Il me reste à former des vœux de succès pour les Entretiens de ce jour qui doivent permettre de faire dialoguer juristes et économistes sur un sujet majeur, la protection de l'environnement par la fiscalité, qui requiert un surcroît :

- d'imagination pour inventer des mécanismes incitatifs et non pas coercitifs nouveaux au regard de la réglementation régalienne traditionnelle dont les effets ne sont pas suffisants, ni adaptés ;

- de motivation pour qu'à tous les niveaux, national, européen et mondial, soient saisies les possibilités de faire des progrès en matière de protection de l'environnement : on ne peut délaisser la scène locale, c'est-à-dire nationale, au motif que seul l'échelon mondial serait pertinent ; on ne peut davantage négliger la scène mondiale, au motif que les consensus y sont difficiles à obtenir et, de surcroît, perclus de dérogations : car l'enfermement dans le local ne serait pas à la hauteur des enjeux.
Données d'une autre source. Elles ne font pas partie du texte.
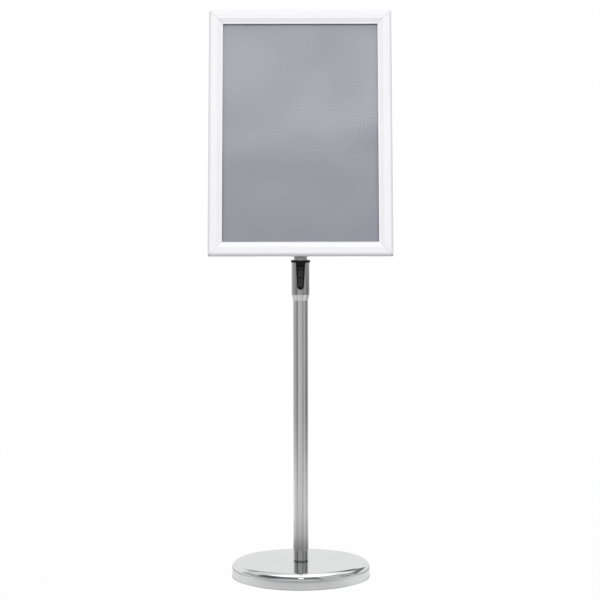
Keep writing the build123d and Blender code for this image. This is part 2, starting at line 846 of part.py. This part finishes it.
# Bowed leaf springs under the snap rails, two on each side.
with BuildPart() as leaf_springs:
    for inward, reach, half_length, leaf_offset in sides.values():
        along = inward.cross(facing)
        for end in (-1, 1):
            middle = edge_point(inward, reach) + inward * leaf_row + along * (end * leaf_offset)
            with BuildSketch(Plane(origin=middle, x_dir=along * -1, z_dir=inward)):
                with BuildLine():
                    half = leaf_length / 2
                    above = leaf_bottom + leaf_thickness
                    ThreePointArc((-half, leaf_bottom), (0, leaf_bottom + leaf_rise), (half, leaf_bottom))
                    Line((half, leaf_bottom), (half, above))
                    ThreePointArc((half, above), (0, above + leaf_rise), (-half, above))
                    Line((-half, above), (-half, leaf_bottom))
                make_face()
            extrude(amount=leaf_width)
leaf_springs.part.label = "leaf_springs"
export_step(leaf_springs.part, "parts/leaf_springs.step")

# Back panel and clear cover sheet.
with BuildPart() as back_panel:
    with BuildSketch(head.offset(frame_back + flange_thickness)):
        Rectangle(frame_width - 2 * panel_inset, frame_height - 2 * panel_inset)
    extrude(amount=panel_thickness)
back_panel.part.label = "back_panel"
export_step(back_panel.part, "parts/back_panel.step")

with BuildPart() as cover_sheet:
    with BuildSketch(head.offset(frame_back + sheet_bottom)):
        Rectangle(frame_width - 2 * sheet_inset, frame_height - 2 * sheet_inset)
    extrude(amount=sheet_thickness)
cover_sheet.part.label = "cover_sheet"
export_step(cover_sheet.part, "parts/cover_sheet.step")
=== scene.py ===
import json
import math

import bpy
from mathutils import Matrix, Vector


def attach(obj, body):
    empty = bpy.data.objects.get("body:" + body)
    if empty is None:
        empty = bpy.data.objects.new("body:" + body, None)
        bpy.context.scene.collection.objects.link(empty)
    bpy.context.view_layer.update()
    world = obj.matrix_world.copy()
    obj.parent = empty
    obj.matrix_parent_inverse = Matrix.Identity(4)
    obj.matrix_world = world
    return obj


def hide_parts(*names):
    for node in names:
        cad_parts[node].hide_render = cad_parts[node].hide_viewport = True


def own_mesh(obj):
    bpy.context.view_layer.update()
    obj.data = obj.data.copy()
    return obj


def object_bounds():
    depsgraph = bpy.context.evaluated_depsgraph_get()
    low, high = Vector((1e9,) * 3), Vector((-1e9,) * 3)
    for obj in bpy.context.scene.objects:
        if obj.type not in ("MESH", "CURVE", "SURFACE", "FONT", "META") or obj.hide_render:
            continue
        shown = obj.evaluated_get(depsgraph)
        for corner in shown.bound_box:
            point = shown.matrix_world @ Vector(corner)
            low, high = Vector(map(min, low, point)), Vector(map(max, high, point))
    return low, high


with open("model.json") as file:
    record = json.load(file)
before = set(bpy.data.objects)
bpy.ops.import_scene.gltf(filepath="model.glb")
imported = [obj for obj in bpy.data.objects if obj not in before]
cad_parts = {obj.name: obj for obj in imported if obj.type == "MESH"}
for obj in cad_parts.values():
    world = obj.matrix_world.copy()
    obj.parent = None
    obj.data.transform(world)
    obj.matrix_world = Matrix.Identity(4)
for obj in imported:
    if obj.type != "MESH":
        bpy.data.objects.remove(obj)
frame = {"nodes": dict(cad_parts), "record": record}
cad_low, cad_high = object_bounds()

LEAN = math.radians(15)
FACING = (0.0, -math.cos(LEAN), math.sin(LEAN))
UP = (0.0, math.sin(LEAN), math.cos(LEAN))
RIGHT = (1.0, 0.0, 0.0)


# ---------------------------------------------------------------- node helpers
class Tree:
    """A material's or world's node tree, with short ways to add and join nodes."""

    def __init__(self, owner):
        owner.use_nodes = True
        self.tree = owner.node_tree
        self.tree.nodes.clear()

    def add(self, kind, inputs=None, **settings):
        node = self.tree.nodes.new(kind)
        for key, value in settings.items():
            setattr(node, key, value)
        for key, value in (inputs or {}).items():
            self.put(node.inputs[key], value)
        return node

    def put(self, socket, value):
        if isinstance(value, bpy.types.NodeSocket):
            self.tree.links.new(value, socket)
        else:
            socket.default_value = value

    def math(self, operation, *values):
        node = self.tree.nodes.new("ShaderNodeMath")
        node.operation = operation
        for socket, value in zip(node.inputs, values):
            self.put(socket, value)
        return node.outputs[0]

    def mix(self, factor, a, b, blend="MIX"):
        node = self.tree.nodes.new("ShaderNodeMix")
        node.data_type = "RGBA"
        node.blend_type = blend
        self.put(node.inputs[0], factor)
        self.put(node.inputs[6], a)
        self.put(node.inputs[7], b)
        return node.outputs[2]

    def remap(self, value, low, high, to_low, to_high, smooth=False):
        node = self.add(
            "ShaderNodeMapRange",
            {0: value, 1: low, 2: high, 3: to_low, 4: to_high},
            interpolation_type="SMOOTHSTEP" if smooth else "LINEAR",
        )
        return node.outputs[0]

    def ramp(self, value, stops):
        """Grey levels by a value from 0 to 1: each stop is a place and a level."""
        node = self.add("ShaderNodeValToRGB", {0: value})
        node.color_ramp.interpolation = "EASE"
        elements = node.color_ramp.elements
        while len(elements) < len(stops):
            elements.new(0.5)
        for element, (place, level) in zip(elements, stops):
            element.position = place
            element.color = (level, level, level, 1)
        return node.outputs[0]

    def place(self):
        return self.add("ShaderNodeTexCoord").outputs["Object"]

    def split(self, vector):
        return self.add("ShaderNodeSeparateXYZ", {0: vector}).outputs

    def dot(self, vector, direction):
        node = self.add("ShaderNodeVectorMath", {0: vector, 1: direction}, operation="DOT_PRODUCT")
        return node.outputs["Value"]

    def along(self, *directions):
        """Object coordinates measured along three directions, each scaled by its length."""
        place = self.place()
        parts = [self.dot(place, direction) for direction in directions]
        return self.add("ShaderNodeCombineXYZ", dict(enumerate(parts))).outputs[0]

    def noise(self, vector, scale, detail, roughness=0.5):
        node = self.add(
            "ShaderNodeTexNoise",
            {"Vector": vector, "Scale": scale, "Detail": detail, "Roughness": roughness},
        )
        return node.outputs["Fac"]

    def bump(self, height, strength, distance, normal=None):
        node = self.add("ShaderNodeBump", {"Height": height, "Strength": strength, "Distance": distance})
        if normal is not None:
            self.put(node.inputs["Normal"], normal)
        return node.outputs["Normal"]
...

C'est en travaillant simultanément à ces deux niveaux et aussi à celui du continent européen, à l'ancrage d'instruments économiques de maîtrise et de réduction des pollutions que nous aurons quelques chances de ne pas compromettre notre propre avenir à long terme, même si, ainsi que nous le savons et que Keynes le rappelait en marge de sa « Théorie générale de l'emploi, de l'intérêt et de la monnaie » : « A long terme, nous serons tous morts ».